Pull out of the data below the stretch of lines bounded by the one containing "Write part 2 of" and the one containing "return tree", both bounds included, unchanged.

**Provided records**:
==============================
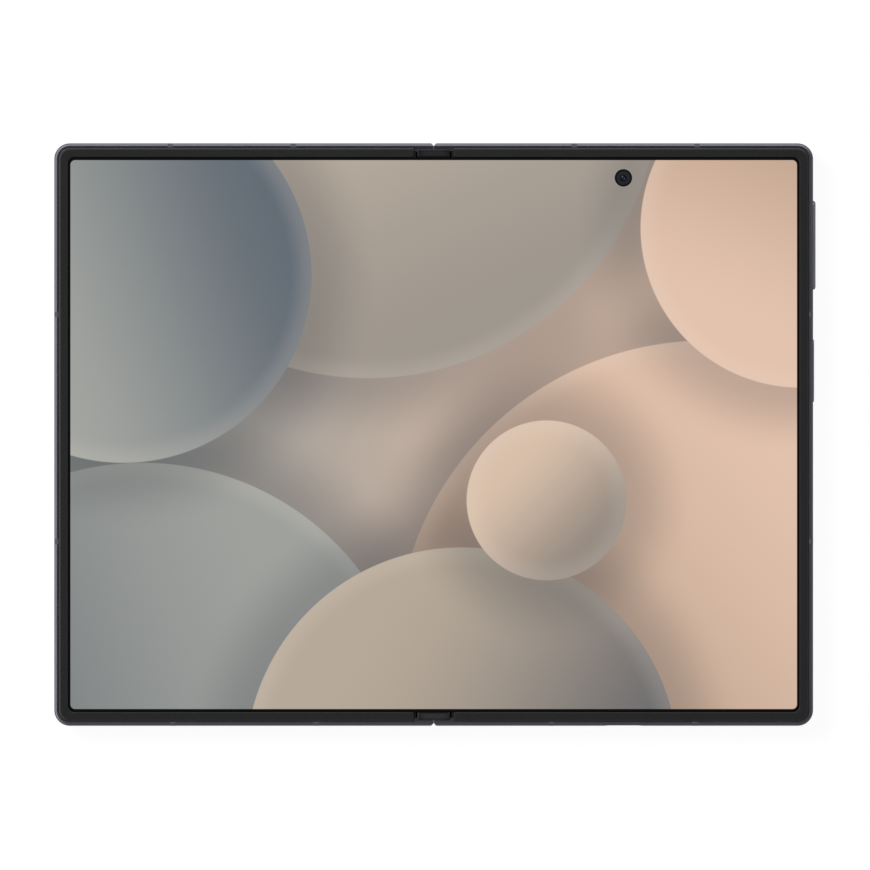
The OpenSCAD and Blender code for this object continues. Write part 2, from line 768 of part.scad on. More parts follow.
==============================
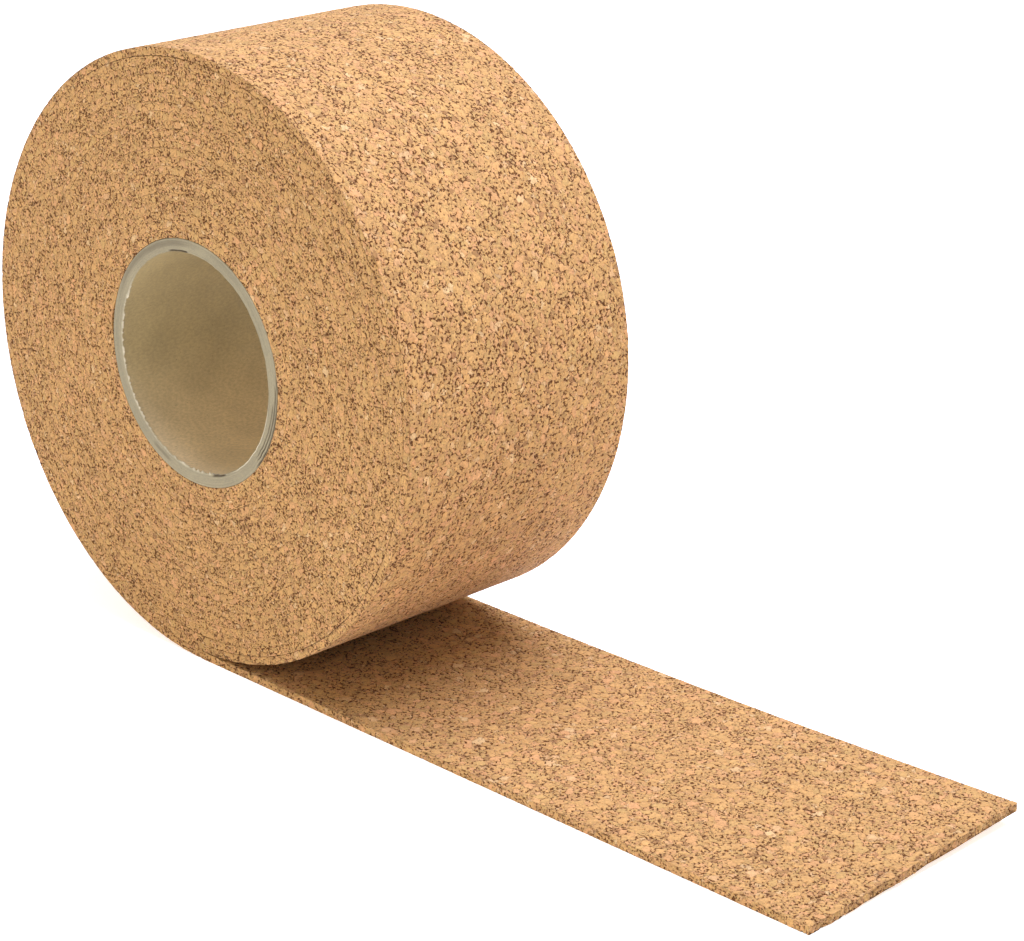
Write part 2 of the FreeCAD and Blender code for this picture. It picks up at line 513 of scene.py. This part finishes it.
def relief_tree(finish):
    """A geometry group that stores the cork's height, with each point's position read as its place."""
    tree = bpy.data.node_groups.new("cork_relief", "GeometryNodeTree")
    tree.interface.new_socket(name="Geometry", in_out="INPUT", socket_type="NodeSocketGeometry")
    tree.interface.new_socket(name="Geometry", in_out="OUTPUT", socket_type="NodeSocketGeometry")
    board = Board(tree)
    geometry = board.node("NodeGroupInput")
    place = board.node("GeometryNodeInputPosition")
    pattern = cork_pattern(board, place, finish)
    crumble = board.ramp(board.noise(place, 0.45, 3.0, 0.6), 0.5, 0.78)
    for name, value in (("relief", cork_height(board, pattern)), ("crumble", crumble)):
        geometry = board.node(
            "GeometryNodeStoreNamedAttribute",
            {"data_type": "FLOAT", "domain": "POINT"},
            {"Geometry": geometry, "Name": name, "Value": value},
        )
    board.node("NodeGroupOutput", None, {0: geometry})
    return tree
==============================
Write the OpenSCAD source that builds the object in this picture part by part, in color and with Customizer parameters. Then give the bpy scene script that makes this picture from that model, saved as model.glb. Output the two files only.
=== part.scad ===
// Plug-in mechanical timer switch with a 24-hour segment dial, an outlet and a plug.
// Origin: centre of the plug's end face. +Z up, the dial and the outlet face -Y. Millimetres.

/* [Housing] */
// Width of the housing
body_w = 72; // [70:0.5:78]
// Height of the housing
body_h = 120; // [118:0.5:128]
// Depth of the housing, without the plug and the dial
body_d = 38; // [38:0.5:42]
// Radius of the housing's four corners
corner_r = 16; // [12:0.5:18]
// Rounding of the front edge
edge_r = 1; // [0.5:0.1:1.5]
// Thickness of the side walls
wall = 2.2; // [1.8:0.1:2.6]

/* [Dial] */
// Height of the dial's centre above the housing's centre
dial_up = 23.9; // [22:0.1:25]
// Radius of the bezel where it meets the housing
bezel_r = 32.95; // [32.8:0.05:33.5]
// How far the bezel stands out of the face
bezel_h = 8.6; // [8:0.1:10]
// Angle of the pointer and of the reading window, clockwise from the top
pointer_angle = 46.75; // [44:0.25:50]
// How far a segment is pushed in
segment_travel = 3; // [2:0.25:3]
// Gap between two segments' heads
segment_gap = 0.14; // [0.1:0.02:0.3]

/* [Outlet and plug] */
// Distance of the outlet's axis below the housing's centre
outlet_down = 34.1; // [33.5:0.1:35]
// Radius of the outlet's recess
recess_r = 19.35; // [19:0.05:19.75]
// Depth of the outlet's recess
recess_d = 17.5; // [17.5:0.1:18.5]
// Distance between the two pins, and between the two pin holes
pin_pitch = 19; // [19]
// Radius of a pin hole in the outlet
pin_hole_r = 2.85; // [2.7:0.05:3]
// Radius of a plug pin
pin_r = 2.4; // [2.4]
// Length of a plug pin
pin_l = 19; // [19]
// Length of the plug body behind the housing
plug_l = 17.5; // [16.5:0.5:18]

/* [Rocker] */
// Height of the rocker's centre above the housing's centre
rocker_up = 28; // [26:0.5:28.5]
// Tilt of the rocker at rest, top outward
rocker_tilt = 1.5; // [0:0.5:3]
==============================
**Output below**:
Write part 2 of the FreeCAD and Blender code for this picture. It picks up at line 513 of scene.py. This part finishes it.
def relief_tree(finish):
    """A geometry group that stores the cork's height, with each point's position read as its place."""
    tree = bpy.data.node_groups.new("cork_relief", "GeometryNodeTree")
    tree.interface.new_socket(name="Geometry", in_out="INPUT", socket_type="NodeSocketGeometry")
    tree.interface.new_socket(name="Geometry", in_out="OUTPUT", socket_type="NodeSocketGeometry")
    board = Board(tree)
    geometry = board.node("NodeGroupInput")
    place = board.node("GeometryNodeInputPosition")
    pattern = cork_pattern(board, place, finish)
    crumble = board.ramp(board.noise(place, 0.45, 3.0, 0.6), 0.5, 0.78)
    for name, value in (("relief", cork_height(board, pattern)), ("crumble", crumble)):
        geometry = board.node(
            "GeometryNodeStoreNamedAttribute",
            {"data_type": "FLOAT", "domain": "POINT"},
            {"Geometry": geometry, "Name": name, "Value": value},
        )
    board.node("NodeGroupOutput", None, {0: geometry})
    return tree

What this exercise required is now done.